What do you know? Dynamic Logic’s 2009 Ad Reaction (PDF) survey shows that consumers may not hate social media ads after all. A series of surveys took a look at the popularity of social networking as well as ad reception across various media.
The December 2009 survey of 2000 US adults found that 59% were involved in social networking and another 16% were interested, but hadn’t tried it yet. (Email was tops with 95% actively participating and 2% interested.) The same survey asked for users’ attitudes toward advertising on various media. The top two positive responses (which I assume were along the lines of “excellent” and “good”) were reported—and social media ads were on-par with search ads:
- Opt-in email: 32%
- Online: 24%
- Online search: 24%
- Social media/networking: 22%
- Online video: 22%
- Advergames: 17%
- Non-opt-in email: 8%
But really, that’s kind of a tricky metric. If the survey had a scale of 1-5, with then we’re leaving out the people who have a neutral opinion of advertising. On the other hand, if it’s a four-point scale, that means 78% of those surveyed had a negative opinion of social media/networking ads. :\
They also asked about ad recall. Funny ads were the best remembered, with 74% claiming they remember funny ads (I remember funny ads, too, but I don’t remember what they’re selling all the time), and 53% said they remembered relevant ads.
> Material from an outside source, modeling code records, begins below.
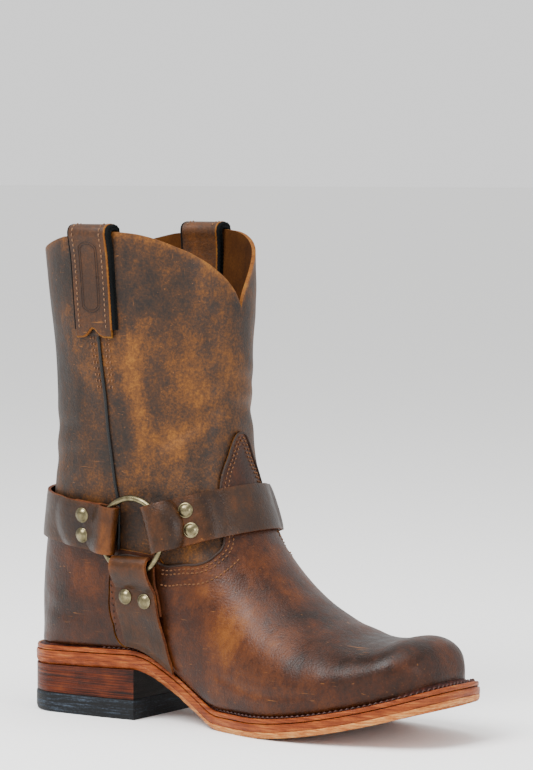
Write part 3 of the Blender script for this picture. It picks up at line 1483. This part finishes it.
def down_point(share, across, out, side):
    """A point of the strap from the ring down to the welt."""
    widening = 1.0 + float(table_at(DOWN_STRAP_LINE, 2, share)) / DOWN_STRAP_HALF
    x = float(table_at(DOWN_STRAP_LINE, 1, share)) + across * widening
    top = RING_Z - math.sqrt(RING_RADIUS**2 - DOWN_STRAP_HALF**2)
    base = float(sole_top(x)) + STRAP_THICK / 2 + SKIN_GAP
    z = top + (base - top) * share
    face = side_skin(x, max(z, base + 3.2), side)
    return np.array((x, side * (face + out), z))


def make_down_strap(side, side_name):
    """The strap folded over the ring's foot and tucked in at the welt."""
    length = RING_Z - RING_RADIUS - float(sole_top(RING_X))
    wire_out = STRAP_LIFT + FOLD_RADIUS + RING_CLEAR
    profile = [(a, o) for a, o in soft_fold(wire_out) if a < FOLD_LAP]
    profile.insert(0, (24.0, STRAP_LIFT))
    profile.append((24.0, STRAP_LIFT + PLY_STEP))
    profile.append((30.0, STRAP_LIFT + 0.5 * PLY_STEP))
    rows = [(along / length, out) for along, out in smooth_profile(profile)]
    for share in np.linspace(36.0 / length, 1.0, 14):
        rows.append((share, STRAP_LIFT))
    across = np.linspace(-DOWN_STRAP_HALF, DOWN_STRAP_HALF, STRAP_COLUMNS)
    points = np.array([[down_point(s, a, o, side) for a in across] for s, o in rows])
    count = len(rows)
    fold = len(smooth_profile(profile)) * 0.5
    bend = np.exp(-(((np.arange(count) - fold) / 6.0) ** 2))
    edge = np.abs(np.linspace(-1.0, 1.0, STRAP_COLUMNS))
    rub = 0.15 * bend[:, None] + 0.3 * edge[None, :] ** 10
    outward = np.tile((0.0, float(side), 0.0), (STRAP_COLUMNS, 1))
    node = f"down_strap_{side_name}"
    strap_slab(f"{node}_dressed", points, outward, rub, node)


def make_ring(side, side_name):
    """The ring: slightly uneven round wire, its joint hidden in the down strap."""
    centre = ring_centre(side)
    turn = circle(96)
    around = circle(20)[:, None]
    spokes = np.stack([np.cos(turn), np.zeros_like(turn), np.sin(turn)], 1)
    wire = RING_WIRE * (1.0 + 0.012 * np.sin(turn * 5.0 + 1.0))
    points = []
    for spoke, radius in zip(spokes, wire):
        turned = spoke * np.cos(around) + np.array((0.0, 1.0, 0.0)) * np.sin(around)
        points.append(centre + spoke * RING_RADIUS + turned * radius)
    points = np.array(points + points[:1])
    faces = grid_faces(len(points), len(around), 0, closed=True)
    name = f"brass_ring_{side_name}"
    points = points.reshape(-1, 3)
    mesh_piece(name, points, faces, [BRASS], "antique_brass", [f"ring_{side_name}"])


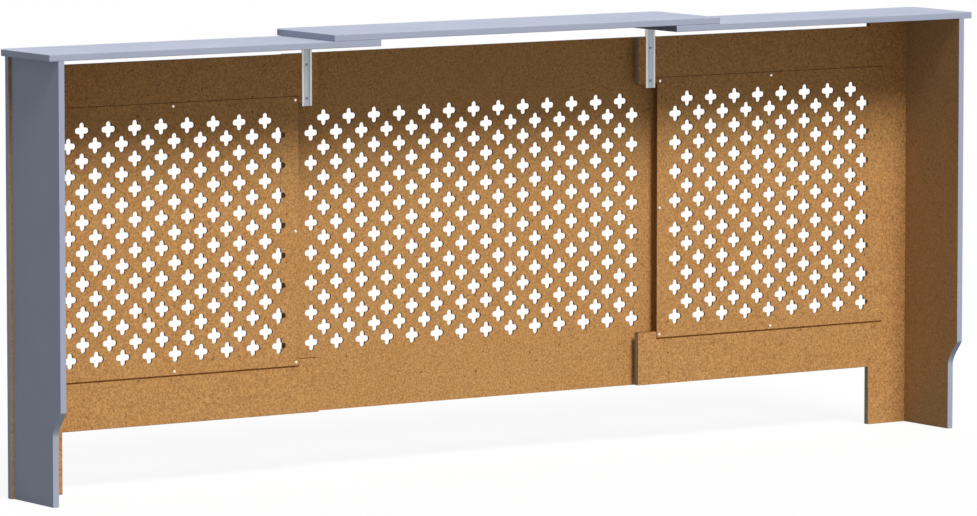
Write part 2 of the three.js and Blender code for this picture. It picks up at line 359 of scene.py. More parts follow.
class SharedPattern:
    """Patterns that several finishes use, as node groups that are built once."""

    FIBRES = "pressed_fibres"
    HAZE = "uneven_haze"
    PULL = (0.004, 0.004, 0.004)  # how far the fibres wander

    # The span of noise that each pattern spreads from 0 to 1.
    FIBRE_BAND = (0.33, 0.67)
    FLECK_BAND = (0.64, 0.72)
    PATCH_BAND = (0.32, 0.68)
    HAZE_BAND = (0.3, 0.7)

    @classmethod
    def group(cls, name: str) -> bpy.types.NodeTree:
        """Returns the named node group, and builds it the first time."""
        found = bpy.data.node_groups.get(name)
        return found or (cls._fibres() if name == cls.FIBRES else cls._haze())

    @staticmethod
    def _open(name: str, sizes: dict[str, float], outputs: Sequence[str]) -> tuple[Sheet, bpy.types.Node]:
        """Starts a node group with a vector input, number inputs and number outputs.

        Args:
            name: The group's name.
            sizes: Name and starting value of each number input.
            outputs: Name of each output.

        Returns:
            The group's sheet and its input node.
        """
        tree = bpy.data.node_groups.new(name, "ShaderNodeTree")
        tree.interface.new_socket("Vector", in_out="INPUT", socket_type="NodeSocketVector")
        for label, value in sizes.items():
            made = tree.interface.new_socket(label, in_out="INPUT", socket_type="NodeSocketFloat")
            made.default_value = value
        for label in outputs:
            tree.interface.new_socket(label, in_out="OUTPUT", socket_type="NodeSocketFloat")
        sheet = Sheet(tree)
        return sheet, sheet.node("NodeGroupInput")

    @classmethod
    def _fibres(cls) -> bpy.types.NodeTree:
        """Fine fibres, dark flecks and broad patches of pressed wood, each from 0 to 1.

        Returns:
            The node group.
        """
        sheet, start = cls._open(
            cls.FIBRES, {"Fibre Scale": 420.0, "Fleck Scale": 150.0, "Patch Scale": 9.0},
            ("Fibres", "Flecks", "Patches"))
        vector = start.outputs["Vector"]
        warp = sheet.node("TexNoise", {
            "Vector": vector, "Scale": start.outputs["Fleck Scale"], "Detail": 2.0})
        pull = sheet.node("VectorMath", {0: warp.outputs["Color"], 1: cls.PULL}, operation="MULTIPLY")
        drawn = sheet.node("VectorMath", {0: vector, 1: pull.outputs[0]}, operation="ADD")
        fibres = sheet.noise(drawn.outputs[0], start.outputs["Fibre Scale"], 4.0, 0.6)
        flecks = sheet.noise(vector, start.outputs["Fleck Scale"], 3.0, 0.6)
        patches = sheet.noise(vector, start.outputs["Patch Scale"], 4.0, 0.55)
        sheet.node("NodeGroupOutput", {
            "Fibres": sheet.spread(fibres, *cls.FIBRE_BAND),
            "Flecks": sheet.spread(flecks, *cls.FLECK_BAND),
            "Patches": sheet.spread(patches, *cls.PATCH_BAND)})
        return sheet.tree

    @classmethod
    def _haze(cls) -> bpy.types.NodeTree:
        """A soft unevenness from 0 to 1, and the fine ripple of a sprayed or rolled surface.

        Returns:
            The node group.
        """
        sheet, start = cls._open(cls.HAZE, {"Haze Scale": 14.0, "Ripple Scale": 900.0}, ("Haze", "Ripple"))
        vector = start.outputs["Vector"]
        haze = sheet.noise(vector, start.outputs["Haze Scale"], 5.0, 0.6)
        ripple = sheet.noise(vector, start.outputs["Ripple Scale"], 2.0)
        sheet.node("NodeGroupOutput", {"Haze": sheet.spread(haze, *cls.HAZE_BAND), "Ripple": ripple})
        return sheet.tree


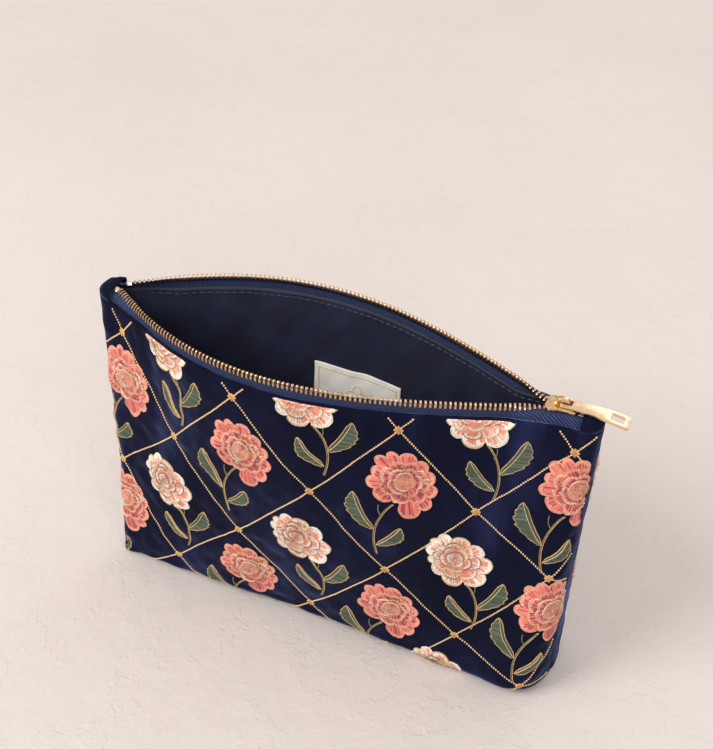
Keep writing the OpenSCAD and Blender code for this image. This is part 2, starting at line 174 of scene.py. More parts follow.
def base_y(side, x, o):
    t = (x - FOOT_LEFT) / (FOOT_RIGHT - FOOT_LEFT)
    reach = (FOOT_RIGHT - FOOT_LEFT) / 2 - o
    off = np.clip(np.abs(x - (FOOT_LEFT + FOOT_RIGHT) / 2) / reach, 0, 1)
    square = np.where(t < 0.5, POWER_LEFT, POWER_RIGHT)
    deep = mix(BASE_LEFT, BASE_RIGHT, np.clip(t, 0, 1) ** BASE_GROWTH) - o - side * base_mid(x)
    return deep * np.sqrt(1 - off**square)


def end_arc(x, o):
    left = arc(x - SEAM_LEFT - o, ROUND_LEFT - 0.6 * o)
    right = arc(SEAM_RIGHT - o - x, ROUND_RIGHT - 0.6 * o)
    return np.where(x < 0, left, right)


def seam_distance(u):
    """How far a point of the wall is from the nearer side seam, in mm."""
    return np.minimum(u, 1 - u) * (SEAM_RIGHT - SEAM_LEFT)


def wall(side, u, w, o):
    """Point of a wall: u along from the left seam, w from the zip down to the base seam, o inwards."""
    u, w = np.broadcast_arrays(np.asarray(u, float), np.asarray(w, float))
    xt = mix(SEAM_LEFT + o, SEAM_RIGHT - o, u)
    xb = mix(FOOT_LEFT + o, FOOT_RIGHT - o, u)
    fall = np.clip(w / TURN_AT, 0, 1)
    x = mix(xt, xb, 1 - (1 - fall) ** 2.2)
    e = end_arc(xt, o)
    full = BELLY * np.sin(np.pi * np.clip(u, 0, 1)) ** 0.6
    yt = (top_y(xt) - o) * e + SLIT
    yb = base_y(side, xb, o) + SLIT
    rc = np.minimum(BASE_ROUND - o, 0.85 * yb)
    turn = np.pi / 2 * np.clip((w - TURN_AT) / (BASE_AT - TURN_AT), 0, 1)
    under = np.clip((w - BASE_AT) / (1 - BASE_AT), 0, 1)
    y_wall = mix(yt, yb, fall) + full * 4 * fall * (1 - fall)
    y_turn = yb - rc * (1 - np.cos(turn))
    y = np.where(w < TURN_AT, y_wall, np.where(w < BASE_AT, y_turn, mix(yb - rc, SLIT, under)))
    z_wall = mix(top_z(xt), o + rc, fall)
    z = np.where(w < TURN_AT, z_wall, o + rc * (1 - np.sin(turn)))
    return np.stack([x, side * y + fall * base_mid(xb), z], -1)


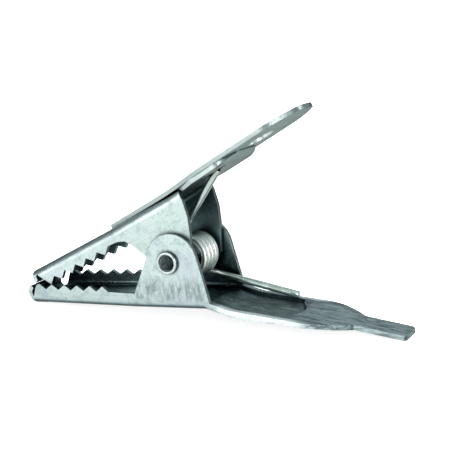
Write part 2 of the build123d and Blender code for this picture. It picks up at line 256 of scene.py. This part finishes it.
class Sheet(Surface):
    """Zinc plated sheet: cloudy plating, rolling streaks, speckle, scuffs, painted shade in the folds and
    between the walls, colour laid on the sharp edges.

    The masks are shared by all sheets, and each method adds its marks to self.colour.
    """

    def __init__(self, name, tilt, pale, dull, tint, gloss):
        super().__init__(name, tilt)
        self.give(metallic=1.0)
        self.dull, self.gloss = dull, gloss
        self.x, self.y, self.z = self.split(self.along)
        self.side = self.math("ABSOLUTE", self.y)
        normal_y = self.split(self.add("ShaderNodeNewGeometry").outputs["True Normal"])[1]
        self.facing = self.math("ABSOLUTE", normal_y)
        outward = self.math("MULTIPLY", normal_y, self.math("SIGN", self.y))
        self.outside = self.fit(outward, 0.75, 0.95)
        # the walls were rubbed smoother than the folds and the flats
        self.calm = self.fit(self.facing, 0.5, 0.8, 1.0, 0.3)
        self.cloud = self.noise(1.7, detail=6, roughness=0.64, distortion=1.0)
        self.speckle = self.noise(0.24, detail=3, roughness=0.75, shift=1.7)
        self.lines = self.noise(0.15, detail=3, stretch=(16, 1, 1), shift=5.2)
        self.broad_lines = self.noise(0.42, detail=4, roughness=0.65, distortion=0.3, stretch=(9, 1, 1),
                                      shift=8.4)
        scuffs = self.noise(0.45, detail=5, roughness=0.7, distortion=1.6, stretch=(2.5, 1, 1), shift=9.6)
        self.scuffs = self.fit(scuffs, 0.58, 0.68)
        hue = self.noise(5.5, detail=2, shift=3.1)
        self.colour = self.mix(self.fit(self.cloud, 0.46, 0.66, smooth=True), pale, dull)
        self.colour = self.mix(self.fit(hue, 0.42, 0.62, 0.0, 0.7), self.colour, tint)

    def mark(self, mask, colour, strength=None):
        """Lays a colour over the sheet where the mask is 1, as strongly as the strength says."""
        if strength is not None:
            mask = self.math("MULTIPLY", mask, strength)
        self.colour = self.mix(mask, self.colour, colour)

    def stains(self):
        """Rolling streaks, broad and fine, then speckle and scuffs."""
        streaks = self.fit(self.broad_lines, 0.5, 0.66, 0.0, 0.7)
        self.mark(self.calm, shade(self.dull, 0.6), streaks)
        fine_streaks = self.fit(self.lines, 0.5, 0.66, 0.0, 0.35)
        self.mark(self.calm, shade(self.dull, 0.5), fine_streaks)
        self.mark(self.fit(self.speckle, 0.56, 0.7, 0.0, 0.45), shade(self.dull, 0.35))
        self.mark(self.scuffs, shade(self.dull, 0.42), self.math("MULTIPLY", self.calm, 0.6))

    def sheared_walls(self):
        """The sheared edges of the walls are painted dark, a painted dark reflection, and the wall narrows
        toward the nose.
        """
        wall = self.fit(self.x, NOSE_X * MM, TAPER_X * MM, NOSE_HALF * MM, EAR_HALF * MM)
        outer = self.math("GREATER_THAN", self.side, self.math("SUBTRACT", wall, SHEARED_DEPTH * MM))
        self.mark(self.all_of(outer, self.fit(self.facing, 0.35, 0.2)), PAINTED_DARK, 0.55)

    def edge_wear_and_shade(self, colour):
        """Lays the given colour on the sharp edges, worn bright metal on the jaws and a painted shade line on
        the finger plate, and keeps their rounded normal for the relief.
        """
        self.normal, edge = self.rounded_edges(0.08)
        self.mark(edge, colour, self.fit(self.speckle, 0.4, 0.6, 0.9, 0.25))

    def painted_shade(self, open_x):
        """Painted shade between the walls and in the crevices: only a little on the outer faces, and no
        crevice shade beyond open_x.
        """
        # painted shade from ambient occlusion, with a slate cast between the walls, and painted shade lines
        # in the crevices
        hollow_shade = self.occlusion_shade(8.0, 0.05, 0.36, 0.84)
        hollow_shade = self.math("MAXIMUM", hollow_shade, self.math("MULTIPLY", self.outside, 0.92))
        shade_cast = self.fit(hollow_shade, 0.2, 0.9, 1.0, 0.0)
        self.colour = self.mix(shade_cast, self.scaled(self.colour, hollow_shade), HOLLOW_SHADE_CAST, "MULTIPLY")
        crevice_shade = self.math("MAXIMUM", self.occlusion_shade(0.9, 0.08, 0.4, 0.85), self.zone(self.x, open_x))
        self.colour = self.scaled(self.colour, crevice_shade)

    def finished(self, flange=None):
        """Sets the shader. The flange, given as a mask, is rougher and less metallic."""
        cloudy = self.fit(self.cloud, 0.3, 0.7, *self.gloss)
        rough = self.math("ADD", cloudy, self.fit(self.lines, 0.3, 0.7, -0.05, 0.07))
        rough = self.math("ADD", rough, self.math("MULTIPLY", self.scuffs, 0.16))
        if flange:
            rough = self.math("ADD", rough, self.math("MULTIPLY", flange, 0.3))
            self.give(metallic=self.fit(flange, 0.0, 1.0, 1.0, 0.6))
        fine, broad = self.math("MULTIPLY", self.lines, 0.5), self.math("MULTIPLY", self.broad_lines, 2.0)
        height = self.math("MULTIPLY", self.math("ADD", fine, broad), self.calm)
        height = self.math("ADD", height, self.math("MULTIPLY", self.speckle, 0.35))
        height = self.math("ADD", height, self.math("MULTIPLY", self.cloud, 2.5))
        height = self.math("SUBTRACT", height, self.math("MULTIPLY", self.scuffs, 0.5))
        self.give(base_color=self.colour, roughness=rough, normal=self.bump(height, 0.014, self.normal))
        return self.material


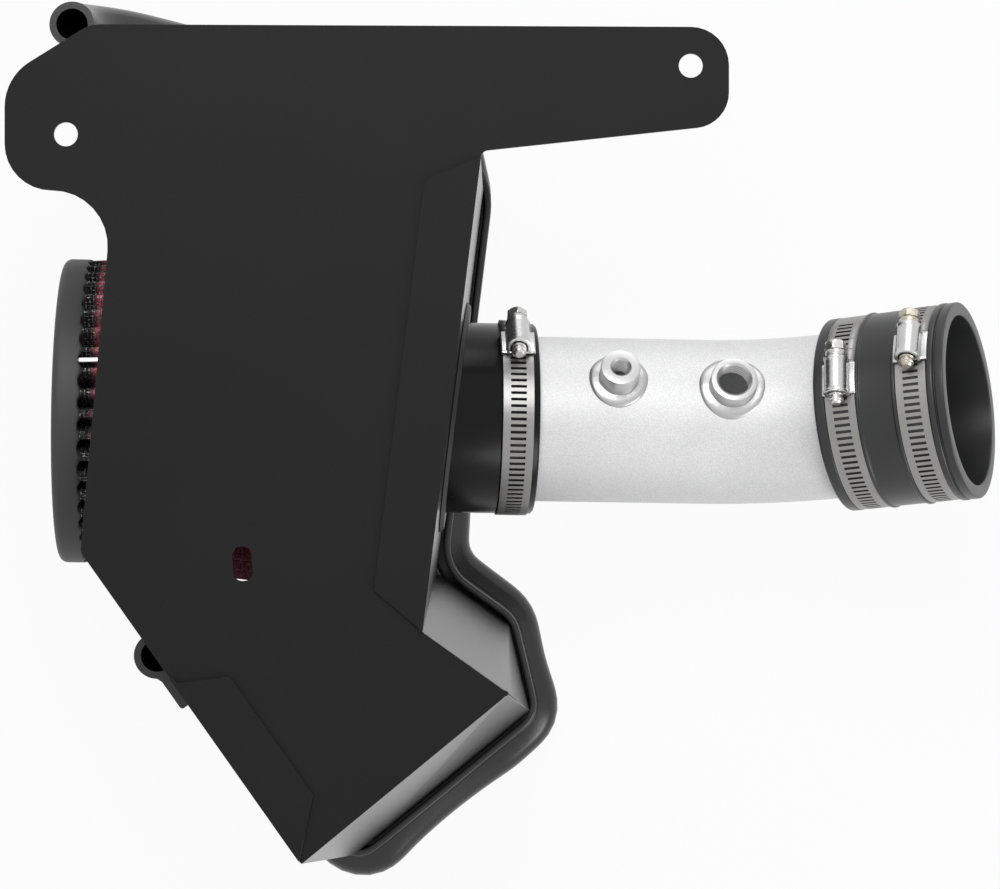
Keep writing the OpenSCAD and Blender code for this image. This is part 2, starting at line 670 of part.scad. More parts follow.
// The housing's feet stop short of what stands beside the band, such as a rib
module clamp_housing(r, beside) color("#cfd0d2") {
    top = band_out(r) + band_t + rubber_fit;
    axis = screw_axis(r);
    foot = band_w / 2 + 0.1;
    foot_gap = 0.15;
    difference() {
        translate([0, housing_l / 2, 0]) rotate([90, 0, 0]) linear_extrude(housing_l) difference() {
            union() {
                translate([0, axis]) circle(d = dome_w, $fn = 48);
                translate([-dome_w / 2, top - 1]) square([dome_w, axis - top + 1]);
                translate([-foot - 1, r]) square([2 * foot + 2, top - r + 1]);
            }
            translate([0, axis]) circle(d = screw_d + 2 * rubber_fit, $fn = 48);
        }
        lay(-foot) cylinder(r = top, h = 2 * foot);
        lay(-foot - 2) cylinder(r = beside + foot_gap, h = 2 * foot + 4);
    }
}

module clamp_screw(r) color("#cbbf9c") {
    axis = screw_axis(r);
    half = housing_l / 2;
    translate([0, 0, axis]) rotate([-90, 0, 0]) {
        translate([0, 0, -half - 3]) cylinder(d = screw_d - 0.6, h = 3);
        translate([0, 0, -half]) cylinder(d = screw_d, h = housing_l);
        translate([0, 0, half + rubber_fit]) cylinder(d = screw_d + 0.8, h = collar_l);
        translate([0, 0, half - 1]) cylinder(d = screw_d, h = 2);
        translate([0, 0, half + collar_l]) cylinder(d = hex_af / cos(30), h = hex_h, $fn = 6);
    }
}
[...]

And before we talk about ad blindness, 58% of Facebook users said they’d noticed advertising on the site (above the reported MarketNorm of 39%). 70% of Facebook users (1150 surveyed), Twitter users (397 surveyed) and MySpace users (906 surveyed) would be willing to accept more advertising on those sites if it kept the service free.
What do you think? Will you increase your advertising on social media sites, or work to make your creative funnier and targeting more relevant? Do you agree with the findings of these surveys?